━━ Provided data

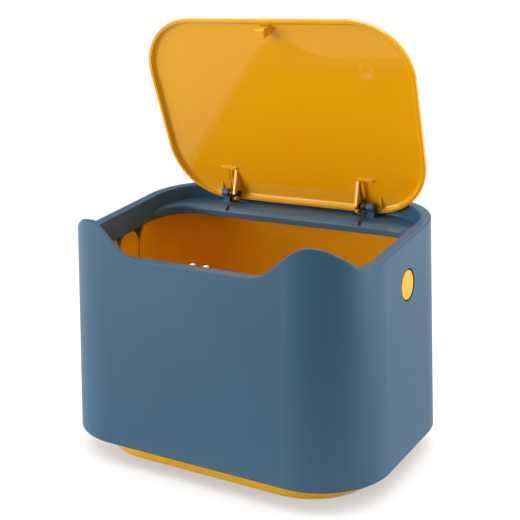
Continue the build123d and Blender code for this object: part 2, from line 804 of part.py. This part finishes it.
with BuildPart() as latch_screws:
    ear_face = tab_back + ear_thickness
    with BuildSketch(Plane.XZ.offset(-ear_face)):
        with Locations((-screw_x, screw_height), (screw_x, screw_height)):
            Circle(screw_head_radius)
    extrude(amount=-screw_head_height)
    fillet(latch_screws.edges().group_by(Axis.Y)[-1], radius=screw_head_round)
    # Cross recess
    with BuildSketch(Plane.XZ.offset(-ear_face - screw_head_height)):
        with Locations((-screw_x, screw_height), (screw_x, screw_height)):
            Rectangle(screw_cross_length, screw_cross_width)
            Rectangle(screw_cross_width, screw_cross_length)
    extrude(amount=screw_cross_depth, mode=Mode.SUBTRACT)
    with BuildSketch(Plane.XZ.offset(-ear_face)):
        with Locations((-screw_x, screw_height), (screw_x, screw_height)):
            Circle(screw_radius)
    extrude(amount=screw_length)


def make_latch_spring():
    # Compression coil between the latch's floor and its slider
    low = tab_foot + latch_floor + latch_wire / 2 + press_fit
    high = slider_foot - latch_wire / 2 - press_fit
    middle_y = (slider_front + slider_back) / 2
    quarters = 4 * latch_coil_turns
    rise = (high - low) / (2 * pi * latch_coil_turns)

    def on_coil(angle):
        return Vector(latch_coil_radius * cos(angle), middle_y + latch_coil_radius * sin(angle),
                      low + rise * angle)

    def way(angle, inner):
        slope = rise if inner else 0
        return Vector(-latch_coil_radius * sin(angle), latch_coil_radius * cos(angle), slope).normalized()

    angles = [pi / 2 * step for step in range(quarters + 1)]
    with BuildPart() as spring:
        with BuildLine() as path:
            for step in range(quarters):
                biarc(on_coil(angles[step]), way(angles[step], step > 0),
                      on_coil(angles[step + 1]), way(angles[step + 1], step < quarters - 1))
        with BuildSketch(Plane(origin=on_coil(0), z_dir=way(0, False))):
            Circle(latch_wire / 2)
        sweep()
    clear = least_gap(path.line, pi * latch_coil_radius, latch_wire)
    print("latch spring, least gap to itself", round(clear, 2), "mm")
    return spring.part


with BuildPart() as latch_spring:
    add(make_latch_spring())

pieces = {
    "outer_shell": outer_shell,
    "inner_bucket": inner_bucket,
    "snap_tongue_left": snap_tongue_left,
    "snap_tongue_right": snap_tongue_right,
    "lid": lid,
    "hinge_pin_left": hinge_pin_left,
    "hinge_pin_right": hinge_pin_right,
    "torsion_spring_left": torsion_spring_left,
    "torsion_spring_right": torsion_spring_right,
    "latch_housing": latch_housing,
    "latch_slider": latch_slider,
    "latch_jaw_left": latch_jaw_left,
    "latch_jaw_right": latch_jaw_right,
    "jaw_pins": jaw_pins,
    "latch_cam_pin": latch_cam_pin,
    "latch_screws": latch_screws,
    "latch_spring": latch_spring,
}
for name, piece in pieces.items():
    piece.part.label = name
    export_step(piece.part, f"parts/{name}.step")

print("hinge axis Y, Z", round(hinge_y, 3), round(hinge_z, 3))
print("lid shuts in", round(closing_turn, 3), "degrees")
print("tongue axis X, Z", round(root_x, 3), tongue_root)
print("jaw pivot X, Z", jaw_pivot, round(pivot_z, 3), "jaw turns", round(jaw_turn, 3), "degrees")
print("jaw middle Y", round((jaw_front + jaw_back) / 2, 3))
print("shut groove Y, Z", round(groove_y, 3), round(groove_z, 3))
print("lid", round(lid_width, 2), round(lid_length, 2), round(lid_radius, 2))
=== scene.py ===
from math import cos, radians, sin

import bpy
from mathutils import Matrix, Vector


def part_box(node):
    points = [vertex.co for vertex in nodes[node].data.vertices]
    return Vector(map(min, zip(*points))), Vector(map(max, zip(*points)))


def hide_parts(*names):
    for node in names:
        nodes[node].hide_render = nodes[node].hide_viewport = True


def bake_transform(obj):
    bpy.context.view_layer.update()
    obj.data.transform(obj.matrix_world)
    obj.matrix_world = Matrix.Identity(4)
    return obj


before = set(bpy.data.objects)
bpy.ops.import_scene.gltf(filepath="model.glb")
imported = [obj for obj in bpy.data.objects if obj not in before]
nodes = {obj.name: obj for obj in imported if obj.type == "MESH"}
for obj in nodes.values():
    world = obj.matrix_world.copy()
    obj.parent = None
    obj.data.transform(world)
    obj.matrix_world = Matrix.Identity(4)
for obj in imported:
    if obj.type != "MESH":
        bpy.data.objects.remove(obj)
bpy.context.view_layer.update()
scene = bpy.context.scene
scene.view_settings.view_transform = "Standard"
print("frame loaded:", len(nodes), "CAD nodes")


def mm(value):
    return value / 1000


def linear(code):
    # "#RRGGBB" in sRGB to the linear colour that shader sockets take
    parts = [int(code[i:i + 2], 16) / 255 for i in (1, 3, 5)]
    return tuple(c / 12.92 if c <= 0.04045 else ((c + 0.055) / 1.055) ** 2.4 for c in parts) + (1.0,)


def addNode(tree, kind, settings={}, values={}, links={}):
    # one shader node: its own settings, the plain values of its sockets and the sockets it is fed from
    node = tree.nodes.new(kind)
    for name, value in settings.items():
        setattr(node, name, value)
    for name, value in values.items():
        node.inputs[name].default_value = value
    for name, source in links.items():
        tree.links.new(source, node.inputs[name])
    return node


def newMaterial(name):
    material = bpy.data.materials.new(name)
    material.use_nodes = True
    material.node_tree.nodes.clear()
    return material, material.node_tree


def finishMaterial(tree, surface):
    addNode(tree, "ShaderNodeOutputMaterial", links={"Surface": surface})


# What all the materials share: how busy each noise is, and how finely a soft edge is measured
texture = dict(
    flow={"Detail": 2.0, "Roughness": 0.45},
    sheen={"Detail": 3.0, "Roughness": 0.55},
    grain={"Detail": 2.0, "Roughness": 0.6},
    lines={"Detail": 3.0, "Roughness": 0.6},
    noiseLow=0.3, noiseHigh=0.7,   # nearly all of a noise lies between these
    edgeSamples=6)


def curledSkin(tree, place, skin, curl):
    # a panel that curls very slightly as it cools, which shows only in what it mirrors
    along = addNode(tree, "ShaderNodeVectorMath", {"operation": "DOT_PRODUCT"}, {1: curl["way"]}, {0: place})
    share = addNode(tree, "ShaderNodeMapRange", {"clamp": False},
                    {"From Min": curl["start"], "From Max": curl["end"]}, {"Value": along.outputs["Value"]})
    height = addNode(tree, "ShaderNodeMath", {"operation": "POWER"},
                     {1: curl["power"]}, {0: share.outputs["Result"]})
    bent = addNode(tree, "ShaderNodeBump", values={"Strength": 1.0, "Distance": mm(curl["riseMm"])},
                   links={"Height": height.outputs[0], "Normal": skin})
    return bent.outputs["Normal"]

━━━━

- _What you should do_
Only the lines from the one with "3), round(hinge_z, 3))" up to the one with "return value / 1000" should be repeated, both included, exactly as they appear.

- _Right answer_
print("hinge axis Y, Z", round(hinge_y, 3), round(hinge_z, 3))
print("lid shuts in", round(closing_turn, 3), "degrees")
print("tongue axis X, Z", round(root_x, 3), tongue_root)
print("jaw pivot X, Z", jaw_pivot, round(pivot_z, 3), "jaw turns", round(jaw_turn, 3), "degrees")
print("jaw middle Y", round((jaw_front + jaw_back) / 2, 3))
print("shut groove Y, Z", round(groove_y, 3), round(groove_z, 3))
print("lid", round(lid_width, 2), round(lid_length, 2), round(lid_radius, 2))
=== scene.py ===
from math import cos, radians, sin

import bpy
from mathutils import Matrix, Vector


def part_box(node):
    points = [vertex.co for vertex in nodes[node].data.vertices]
    return Vector(map(min, zip(*points))), Vector(map(max, zip(*points)))


def hide_parts(*names):
    for node in names:
        nodes[node].hide_render = nodes[node].hide_viewport = True


def bake_transform(obj):
    bpy.context.view_layer.update()
    obj.data.transform(obj.matrix_world)
    obj.matrix_world = Matrix.Identity(4)
    return obj


before = set(bpy.data.objects)
bpy.ops.import_scene.gltf(filepath="model.glb")
imported = [obj for obj in bpy.data.objects if obj not in before]
nodes = {obj.name: obj for obj in imported if obj.type == "MESH"}
for obj in nodes.values():
    world = obj.matrix_world.copy()
    obj.parent = None
    obj.data.transform(world)
    obj.matrix_world = Matrix.Identity(4)
for obj in imported:
    if obj.type != "MESH":
        bpy.data.objects.remove(obj)
bpy.context.view_layer.update()
scene = bpy.context.scene
scene.view_settings.view_transform = "Standard"
print("frame loaded:", len(nodes), "CAD nodes")


def mm(value):
    return value / 1000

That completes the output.